Cultural fusion feels like theft when those wounds are still open and being ignored. And now we want their bandages too.
For me, that’s where white guilt comes in.
For a long time, I was afraid of that feeling. Afraid of getting it wrong, of saying the wrong thing, of being called out or labelled as ignorant, or worse, racist. That fear made me quiet. Hesitant. Defensive.
But white guilt, when I really sat with it, goes deeper than feeling ashamed of being white and the historical context associated with that. It’s about recognizing the comfort I live in. A comfort built, at least in part, on other people’s discomfort.
It was realizing that I never had to defend my name, my hair, my religion, or my food growing up. That my culture was never exoticized or criminalized.
It was actually normalized. Celebrated. Protected.
If I truly believe in the beauty of cultural exchange, then I also have to believe in justice, equity, and repair. Because fusion without respect is just theft dressed up as a trend.
And so when I catch myself admiring something from another culture, I ask: Who created this? Who was excluded from the table where it’s now being served? Am I celebrating this culture, or am I consuming it without care?
These aren’t easy questions. They’re not meant to be.

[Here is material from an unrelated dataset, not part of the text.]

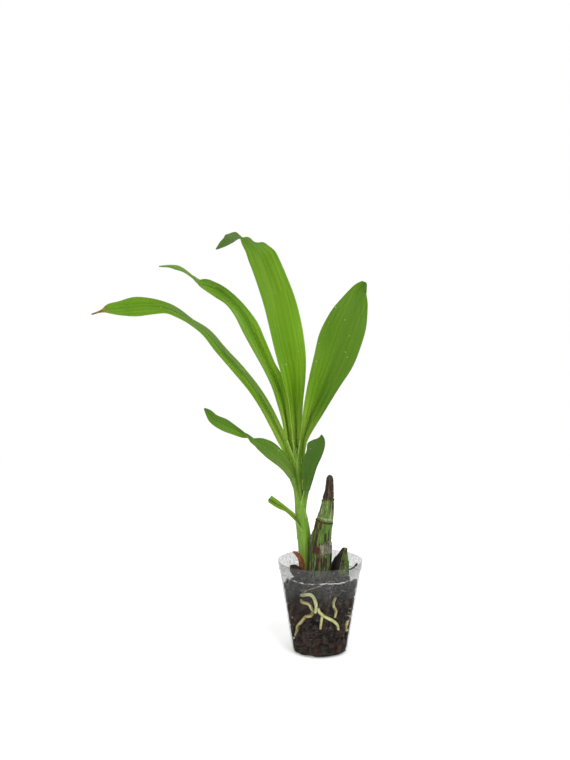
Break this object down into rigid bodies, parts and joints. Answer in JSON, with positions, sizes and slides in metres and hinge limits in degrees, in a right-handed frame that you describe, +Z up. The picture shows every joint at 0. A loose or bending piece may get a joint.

But discomfort is the sign that I’m finally paying attention.
White guilt reminds me of my place—not in a hierarchy, but in a history.
It’s a signal to check my privilege, to hold myself accountable, and to stay humble. It pushes me to learn before I speak and to listen more than I explain.
Because the goal isn’t to sulk in guilt. The goal is to feel responsible and then do something with that feeling.
To shift the conversation. To give credit. To open the door wider.
To remember that I may carry a scar from falling off a bike, but others carry scars from being pushed off theirs over and over again.